Before we jump down the optimization rabbit hole, here are some things that never changed. The set is always rendered at the playdates native resolution and it always uses 64 iterations to determine if a pixel is part of the set.

The unoptimized approach

Sure the playdate might be low powered but before digging into obscure optimizations I wanted to get a baseline and wrote a naive Mandelbrot renderer in Lua. Which displays this:

After 8.7 seconds ... in the Simulator ... without throttling performance.

So yeah some optimizations will be needed, but just out of curiosity how long does it take on the real hardware?

crash

Yeah, that doesn't look too good, but hey at least we only need to get a 263x speedup to get a smooth 30 frames per second in the simulator. So yeah the naive approach even failed at getting a baseline on real hardware so far we can only compare the simulator performance.

Before we jump now straight into C it might be useful to inspect the code and see if Lua can perform better. Since Lua doesn't have a complex number type like C I created my own which looks looks like this:

function createComplex(re, im)
    local complex = {
        re = re,
        im = im,

        square = function(self)
            local reSquared = self.re * self.re
            local imSquared = self.im * self.im
            return createComplex(reSquared - imSquared, 2.0 * self.re * self.im)
        end,

        plus = function(self, other)
            return createComplex(self.re + other.re, self.im + other.im)
        end
    }
    return complex
end

So this creates a lot of tables (what would be dicts in Python or Hashmaps in Java), all of them are allocated on the heap and since even arithmetic operations return a new instance this is not as efficient as it could be. And in the Profiler we see that 30% is just spend in the square method with additionally 13% in the plus method. Which brings us to our first optimization idea.

Lua without tables

So while the tables are a nice abstraction they are not needed and we can just inline all the logic into the function which makes the code a lot uglier.

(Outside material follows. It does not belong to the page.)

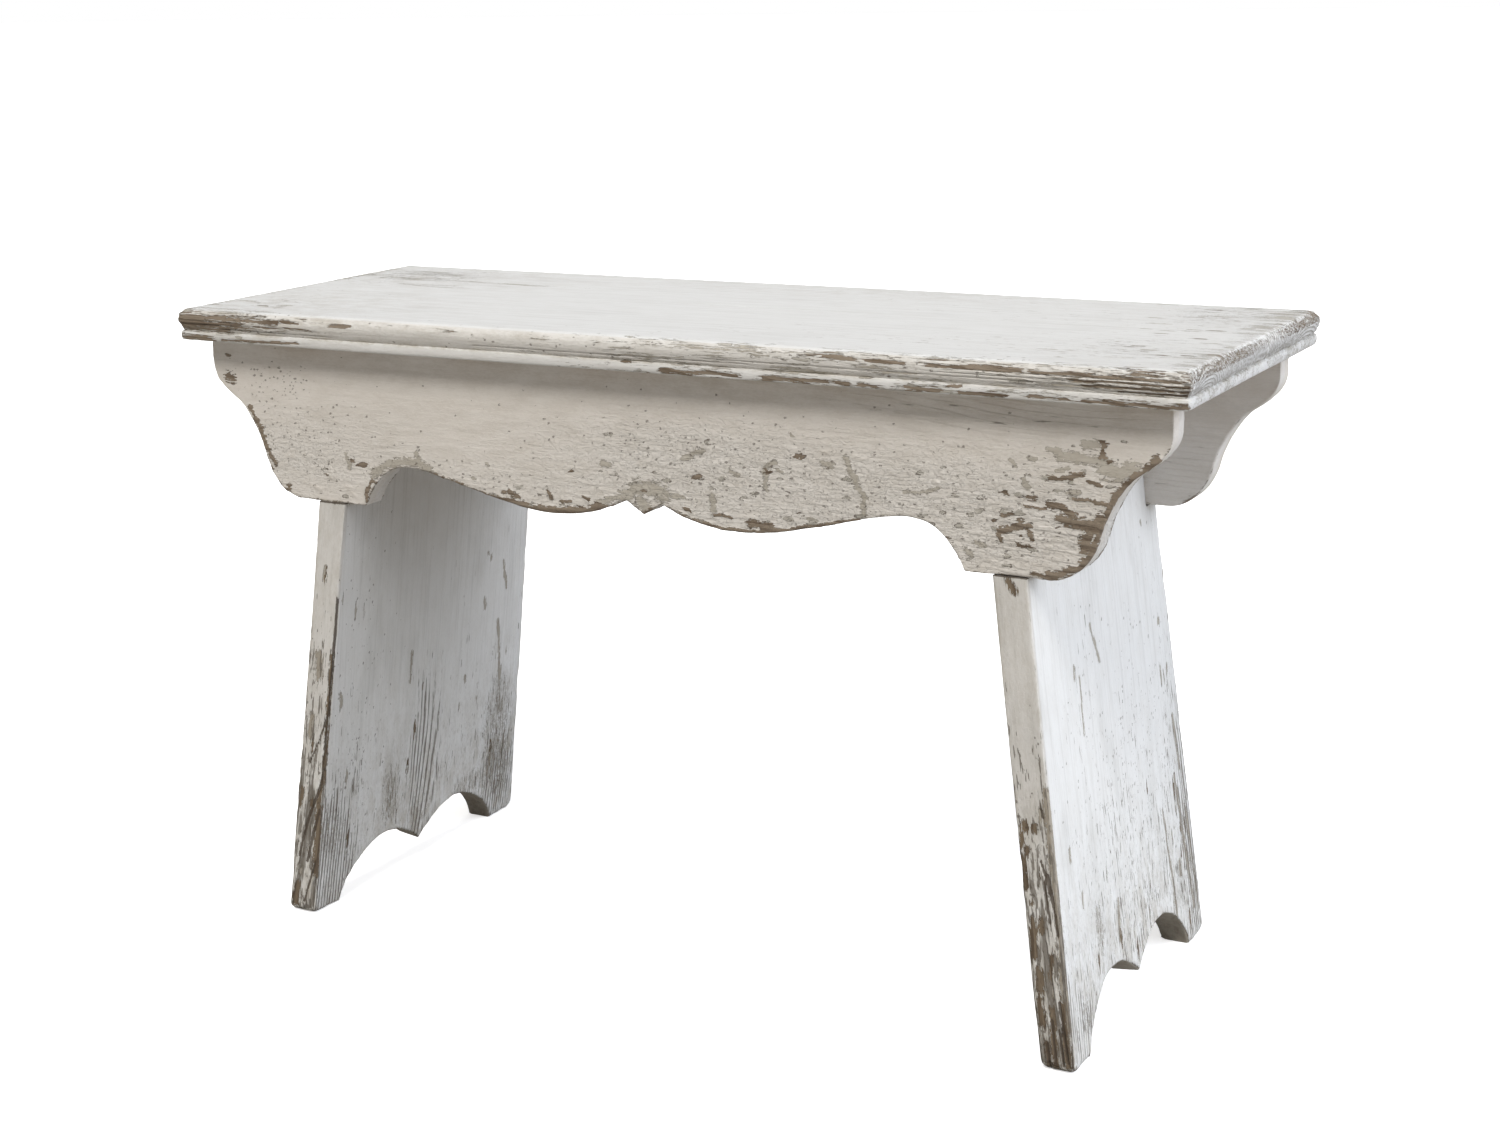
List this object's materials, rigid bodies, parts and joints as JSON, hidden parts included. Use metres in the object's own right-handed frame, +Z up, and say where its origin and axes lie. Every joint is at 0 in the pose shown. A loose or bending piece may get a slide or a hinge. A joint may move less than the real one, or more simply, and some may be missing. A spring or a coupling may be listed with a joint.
{
  "type": "bench stool",
  "caption": "Painted pine bench stool: a moulded plank seat on splayed board legs with arched feet, joined by scrolled aprons.",
  "frame": {"origin": "on the floor, under the middle of the seat", "axes": "+X along the seat, +Y from the front apron to the rear apron, +Z up"},
  "size_m": [0.76, 0.289, 0.459],
  "materials": {
    "seat_paint": "worn white paint over brushed pine",
    "apron_paint": "crackled and chipped off-white paint over brown pine",
    "leg_paint": "thin white paint rubbed through to the grain",
    "cleat_wood": "rough pine with a thin wash of paint",
    "fastener_steel": "plain zinc-plated steel"
  },
  "bodies": {
    "root": {"seat_front_plank": "seat_paint", "seat_rear_plank": "seat_paint", "front_apron": "apron_paint", "rear_apron": "apron_paint", "left_leg": "leg_paint", "right_leg": "leg_paint", "left_cleat": "cleat_wood", "right_cleat": "cleat_wood", "nail_front_left_1": "fastener_steel", "nail_front_left_2": "fastener_steel", "nail_front_left_3": "fastener_steel", "nail_front_right_1": "fastener_steel", "nail_front_right_2": "fastener_steel", "nail_front_right_3": "fastener_steel", "nail_rear_left_1": "fastener_steel", "nail_rear_left_2": "fastener_steel", "nail_rear_left_3": "fastener_steel", "nail_rear_right_1": "fastener_steel", "nail_rear_right_2": "fastener_steel", "nail_rear_right_3": "fastener_steel", "seat_screw_left_1": "fastener_steel", "seat_screw_left_2": "fastener_steel", "seat_screw_left_3": "fastener_steel", "seat_screw_right_1": "fastener_steel", "seat_screw_right_2": "fastener_steel", "seat_screw_right_3": "fastener_steel", "leg_screw_left_1": "fastener_steel", "leg_screw_left_2": "fastener_steel", "leg_screw_right_1": "fastener_steel", "leg_screw_right_2": "fastener_steel"}
  },
  "joints": []
}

But it is worth the hit in readability as the render now only only takes 380ms, a 22x speedup. With this change we now also can finally run the renderer on real hardware without crashing where it takes 8.1 seconds. So even with that optimization we still need about a 250x speedup to hit 30 frames per second but at least we have a baseline now.

Further profiling doesn't reveal anything interesting as the profiler only works on a function level and now all of our calculations happen in a single function. Also the official guide for optimizations doesn't mention anything that we could apply to our renderer.

Rendering in C

Porting the Lua code from the previous step to C shortens the time to 600ms on the Playdate, a 13x speedup. This means we are hitting the 30FPS mark comfortably in the simulator and even on the hardware we no longer count the seconds per frame but the frames per second, which are just below two, but still.

Now here I got a little stuck, first I applied an optimization that exploits mathematics and only needs two instead of five multiplications per loop iteration but that only reduced the time by 100ms.

Replacing the drawRect function (for some reason there is no drawPixel function in the C API but in the Lua API) with getting the frame-buffer and modifying it directly further shortened the time to 270ms.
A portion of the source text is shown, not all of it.